- What is asked -
Repeat all of the data precisely.

Entries with parts and joints
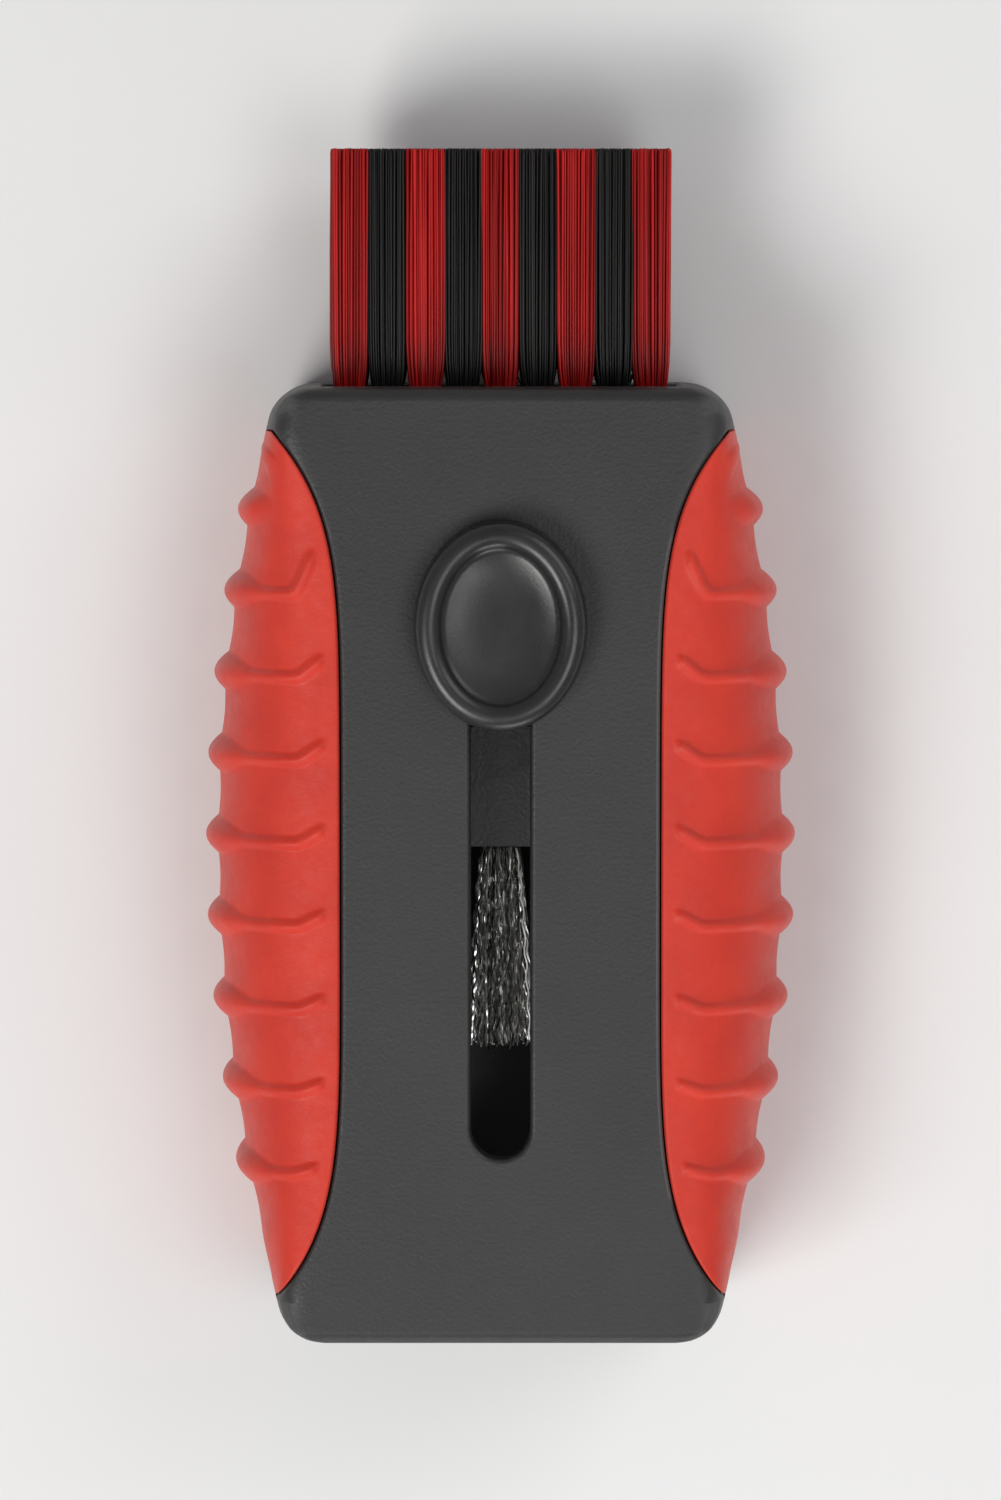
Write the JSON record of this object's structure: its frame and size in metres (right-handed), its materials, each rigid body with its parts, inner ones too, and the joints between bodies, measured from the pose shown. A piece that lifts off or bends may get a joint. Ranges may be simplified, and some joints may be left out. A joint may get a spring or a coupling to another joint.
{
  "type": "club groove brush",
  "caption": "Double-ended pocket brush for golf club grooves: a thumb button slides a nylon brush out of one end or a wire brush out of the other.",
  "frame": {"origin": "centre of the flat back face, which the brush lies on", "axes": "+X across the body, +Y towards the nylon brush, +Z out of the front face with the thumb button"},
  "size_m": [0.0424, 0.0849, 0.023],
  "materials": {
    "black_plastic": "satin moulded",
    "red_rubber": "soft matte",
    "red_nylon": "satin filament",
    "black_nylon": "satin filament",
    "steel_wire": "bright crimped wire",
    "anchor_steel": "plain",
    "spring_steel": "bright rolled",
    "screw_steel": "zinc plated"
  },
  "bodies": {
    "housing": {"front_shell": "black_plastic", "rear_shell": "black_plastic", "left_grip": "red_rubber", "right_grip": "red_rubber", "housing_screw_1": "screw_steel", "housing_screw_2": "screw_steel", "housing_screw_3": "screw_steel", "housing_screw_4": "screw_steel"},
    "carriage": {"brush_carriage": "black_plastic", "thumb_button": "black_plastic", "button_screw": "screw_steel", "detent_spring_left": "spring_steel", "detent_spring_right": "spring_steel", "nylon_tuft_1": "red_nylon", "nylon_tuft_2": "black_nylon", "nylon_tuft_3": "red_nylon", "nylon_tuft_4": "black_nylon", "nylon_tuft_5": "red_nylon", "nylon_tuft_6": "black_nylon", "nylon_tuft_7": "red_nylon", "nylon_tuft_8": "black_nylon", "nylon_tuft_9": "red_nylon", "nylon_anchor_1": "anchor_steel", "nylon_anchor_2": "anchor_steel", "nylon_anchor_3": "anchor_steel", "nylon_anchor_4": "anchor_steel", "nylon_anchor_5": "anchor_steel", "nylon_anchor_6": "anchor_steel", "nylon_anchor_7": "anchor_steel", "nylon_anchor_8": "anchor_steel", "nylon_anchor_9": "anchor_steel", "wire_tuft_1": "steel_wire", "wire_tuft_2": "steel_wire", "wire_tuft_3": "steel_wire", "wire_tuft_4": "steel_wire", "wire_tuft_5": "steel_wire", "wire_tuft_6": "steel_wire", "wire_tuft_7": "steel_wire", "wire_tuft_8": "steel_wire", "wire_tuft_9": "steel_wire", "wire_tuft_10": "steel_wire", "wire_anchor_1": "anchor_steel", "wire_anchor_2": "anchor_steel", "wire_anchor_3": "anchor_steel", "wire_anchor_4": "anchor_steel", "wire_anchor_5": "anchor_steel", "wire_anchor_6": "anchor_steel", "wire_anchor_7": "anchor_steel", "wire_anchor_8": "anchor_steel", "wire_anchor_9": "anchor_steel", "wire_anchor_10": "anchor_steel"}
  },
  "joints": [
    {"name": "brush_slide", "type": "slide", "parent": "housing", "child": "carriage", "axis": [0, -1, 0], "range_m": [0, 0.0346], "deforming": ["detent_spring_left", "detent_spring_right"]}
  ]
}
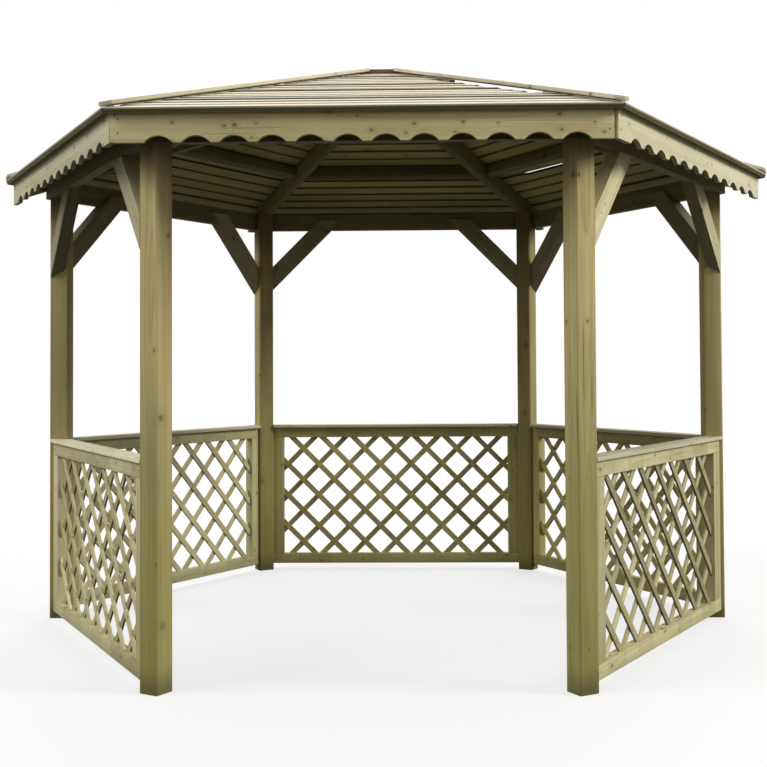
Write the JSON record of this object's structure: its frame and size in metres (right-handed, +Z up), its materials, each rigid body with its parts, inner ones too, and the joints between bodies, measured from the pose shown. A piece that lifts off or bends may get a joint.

- Output for this exercise -
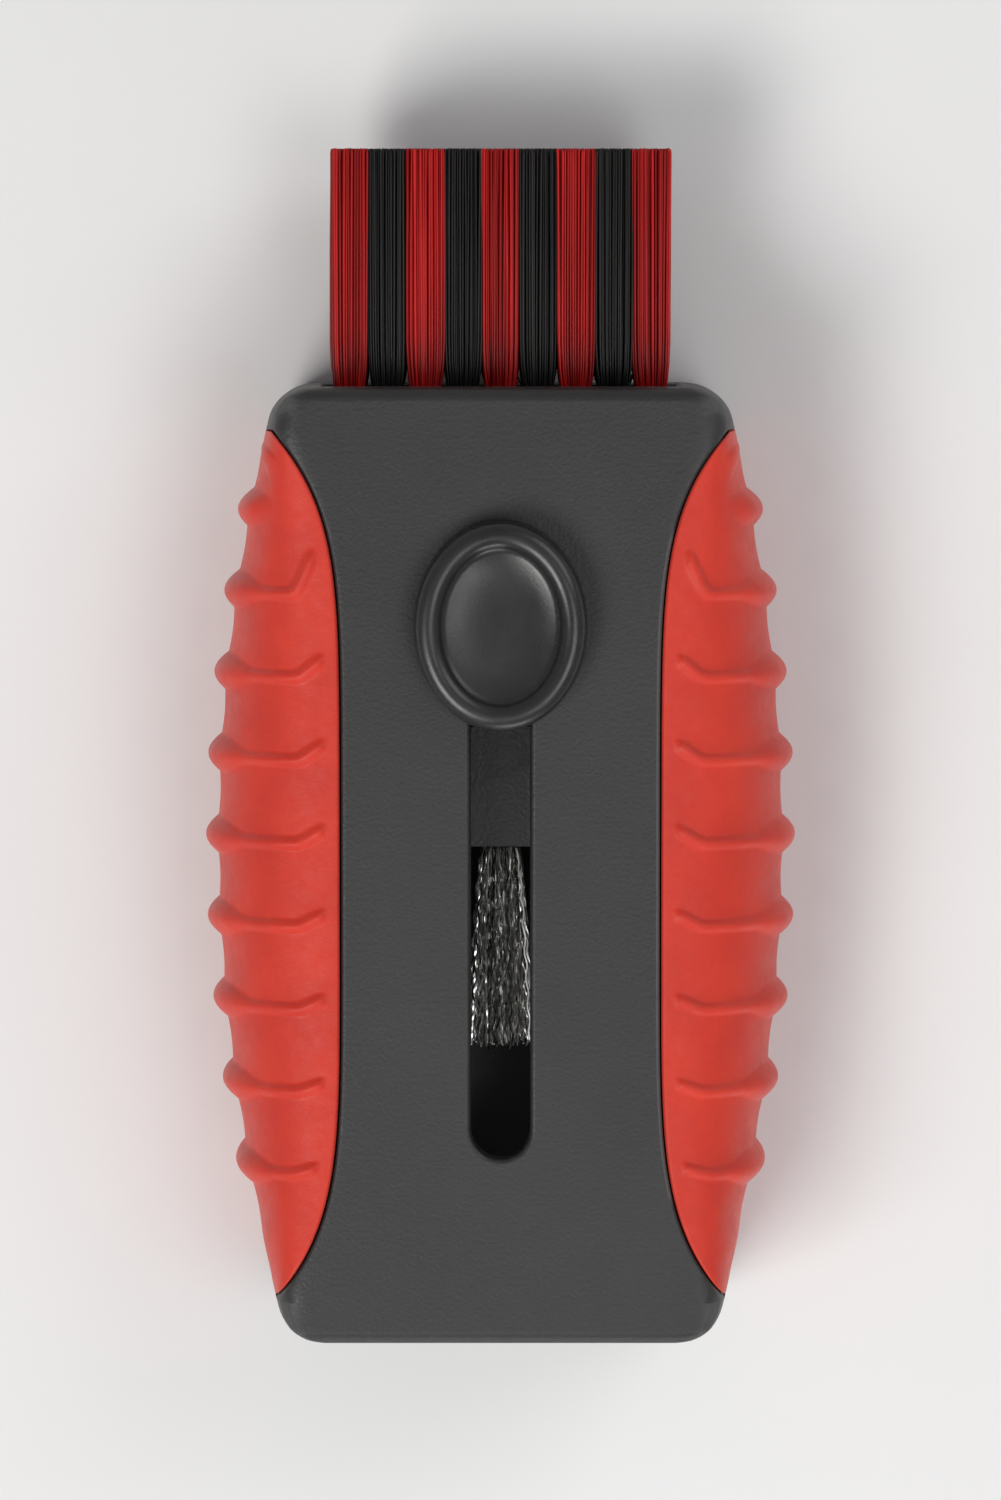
Write the JSON record of this object's structure: its frame and size in metres (right-handed), its materials, each rigid body with its parts, inner ones too, and the joints between bodies, measured from the pose shown. A piece that lifts off or bends may get a joint. Ranges may be simplified, and some joints may be left out. A joint may get a spring or a coupling to another joint.
{
  "type": "club groove brush",
  "caption": "Double-ended pocket brush for golf club grooves: a thumb button slides a nylon brush out of one end or a wire brush out of the other.",
  "frame": {"origin": "centre of the flat back face, which the brush lies on", "axes": "+X across the body, +Y towards the nylon brush, +Z out of the front face with the thumb button"},
  "size_m": [0.0424, 0.0849, 0.023],
  "materials": {
    "black_plastic": "satin moulded",
    "red_rubber": "soft matte",
    "red_nylon": "satin filament",
    "black_nylon": "satin filament",
    "steel_wire": "bright crimped wire",
    "anchor_steel": "plain",
    "spring_steel": "bright rolled",
    "screw_steel": "zinc plated"
  },
  "bodies": {
    "housing": {"front_shell": "black_plastic", "rear_shell": "black_plastic", "left_grip": "red_rubber", "right_grip": "red_rubber", "housing_screw_1": "screw_steel", "housing_screw_2": "screw_steel", "housing_screw_3": "screw_steel", "housing_screw_4": "screw_steel"},
    "carriage": {"brush_carriage": "black_plastic", "thumb_button": "black_plastic", "button_screw": "screw_steel", "detent_spring_left": "spring_steel", "detent_spring_right": "spring_steel", "nylon_tuft_1": "red_nylon", "nylon_tuft_2": "black_nylon", "nylon_tuft_3": "red_nylon", "nylon_tuft_4": "black_nylon", "nylon_tuft_5": "red_nylon", "nylon_tuft_6": "black_nylon", "nylon_tuft_7": "red_nylon", "nylon_tuft_8": "black_nylon", "nylon_tuft_9": "red_nylon", "nylon_anchor_1": "anchor_steel", "nylon_anchor_2": "anchor_steel", "nylon_anchor_3": "anchor_steel", "nylon_anchor_4": "anchor_steel", "nylon_anchor_5": "anchor_steel", "nylon_anchor_6": "anchor_steel", "nylon_anchor_7": "anchor_steel", "nylon_anchor_8": "anchor_steel", "nylon_anchor_9": "anchor_steel", "wire_tuft_1": "steel_wire", "wire_tuft_2": "steel_wire", "wire_tuft_3": "steel_wire", "wire_tuft_4": "steel_wire", "wire_tuft_5": "steel_wire", "wire_tuft_6": "steel_wire", "wire_tuft_7": "steel_wire", "wire_tuft_8": "steel_wire", "wire_tuft_9": "steel_wire", "wire_tuft_10": "steel_wire", "wire_anchor_1": "anchor_steel", "wire_anchor_2": "anchor_steel", "wire_anchor_3": "anchor_steel", "wire_anchor_4": "anchor_steel", "wire_anchor_5": "anchor_steel", "wire_anchor_6": "anchor_steel", "wire_anchor_7": "anchor_steel", "wire_anchor_8": "anchor_steel", "wire_anchor_9": "anchor_steel", "wire_anchor_10": "anchor_steel"}
  },
  "joints": [
    {"name": "brush_slide", "type": "slide", "parent": "housing", "child": "carriage", "axis": [0, -1, 0], "range_m": [0, 0.0346], "deforming": ["detent_spring_left", "detent_spring_right"]}
  ]
}
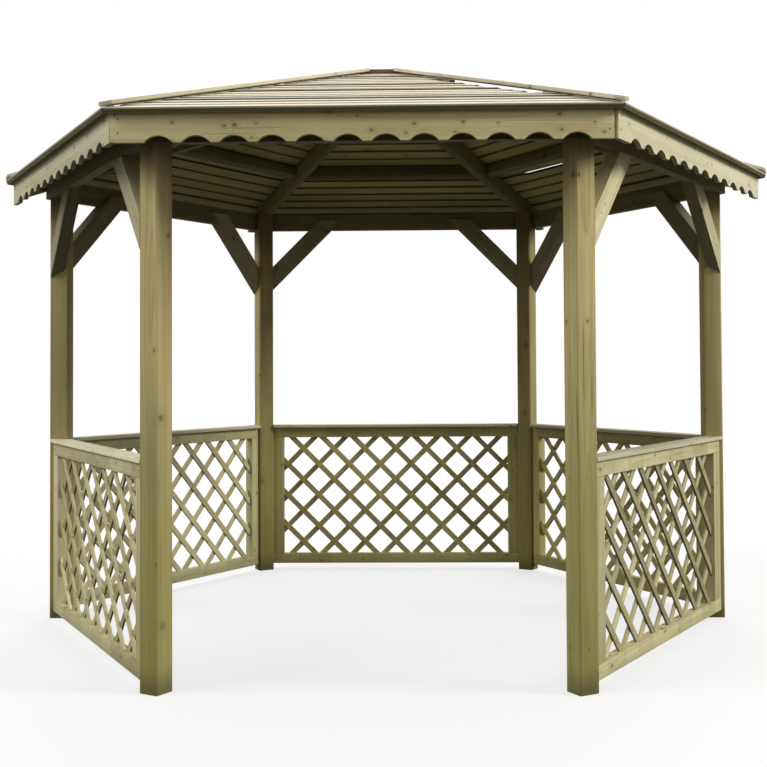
Write the JSON record of this object's structure: its frame and size in metres (right-handed, +Z up), its materials, each rigid body with its parts, inner ones too, and the joints between bodies, measured from the pose shown. A piece that lifts off or bends may get a joint.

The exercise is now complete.